Cong Dexin ayrıca, Adonjoru’daki konutların dağılım tarzı, yapısı, konumu ve diğer özelliklerinin, hayvancılık yaşamının önemli özelliklerini yanısttığını ve tüm bunların yerel etnoloji ve sosyoloji araştırmalarıyla birleştirildiğinde, bunun şimdiki çobanların tercihleriyle benzerliği olduğunu belirtti.

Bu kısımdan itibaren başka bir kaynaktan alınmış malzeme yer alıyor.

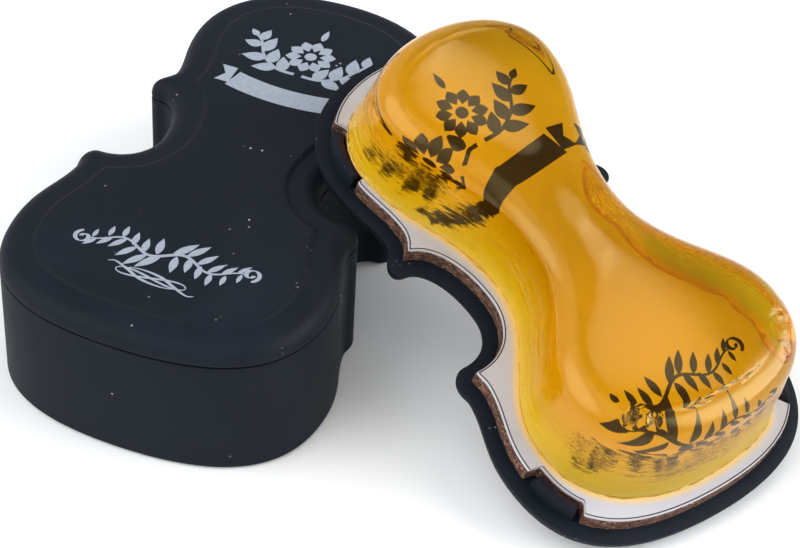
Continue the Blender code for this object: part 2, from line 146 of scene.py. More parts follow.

Adonjoru mezarlığı kalıntıları
Cong Dexin konuşmasını şöyle sürdürdü: “Dolayısıyla tahmin yürütücek olursak, halihazırda çobanlar yılın dört mevsiminde değişik otlaklar arasında mekik dokurlar, bu göç biçimi belki o dönemlerde Xinjiang’da oluşmuş olabilir, en azından Börtala Nehri havzasında, yürütülen arkeolojik çalışmalarla ortaya çıkmış olabileceği sonucuna varıyoruz.”
Modern bilimsel ve teknolojik araçların güçlü desteğiyle bu sonucun elde edildiğine işaret eden Cong Dexin, araştırmacıların, kalıntılarda ortaya çıkarılan koyun gübresi ile bitki mikroorganizmalar üzerinde yapılan testler ile analizlerin birleştirilmesi ve buranın iklim koşullarının deniz seviyesinden yüksek olması göz önünde bulundurulduğunda, o dönemdeki insanların tükettikleri gıdaları (buğday türündeki gıdalar) diğer bölgelerden getirdikleri ve buranın kış mevsiminin geçirildiği önemli bir bölge olduğu sonucuna vardılarını belirtti.
Adonjoru Mezarlığı
Cong Dexin, Bortala Nehri havzasındaki arkeolojik çalışmaların, son yıllarda Xinjiang’ın diğer bölgelerinde yapılan arkeolojik keşifler gibi, Tunç Çağı’ndaki Xinjiang’ın arkeolojik kültürü üzerinde yapılan araştırma çalışmalarının derinleştirilmesini sağlarkan, gözler önüne serdikleri ülkenin doğusu ile batısı arasındaki değişim ve entegrasyon özelliklerinin, Xinjiang bölgesinin Çin ulusunun büyük ailesine entegrasyonu sürecini anlamamız için büyük önem taşıdığını savunuyor. Aynı zamanda, Xinjiang’daki arkeolojik kültürün bazı parlak özellikleri, Çin ulusunun çeşitlilik ve bütünleşme düzeyinin zenginleştirilmesi için katkı sağlıyor. Mevsimsel göçebe kültürünün ortaya çıkarılması yeni kazanımlardan biri olma özelliği taşıyor.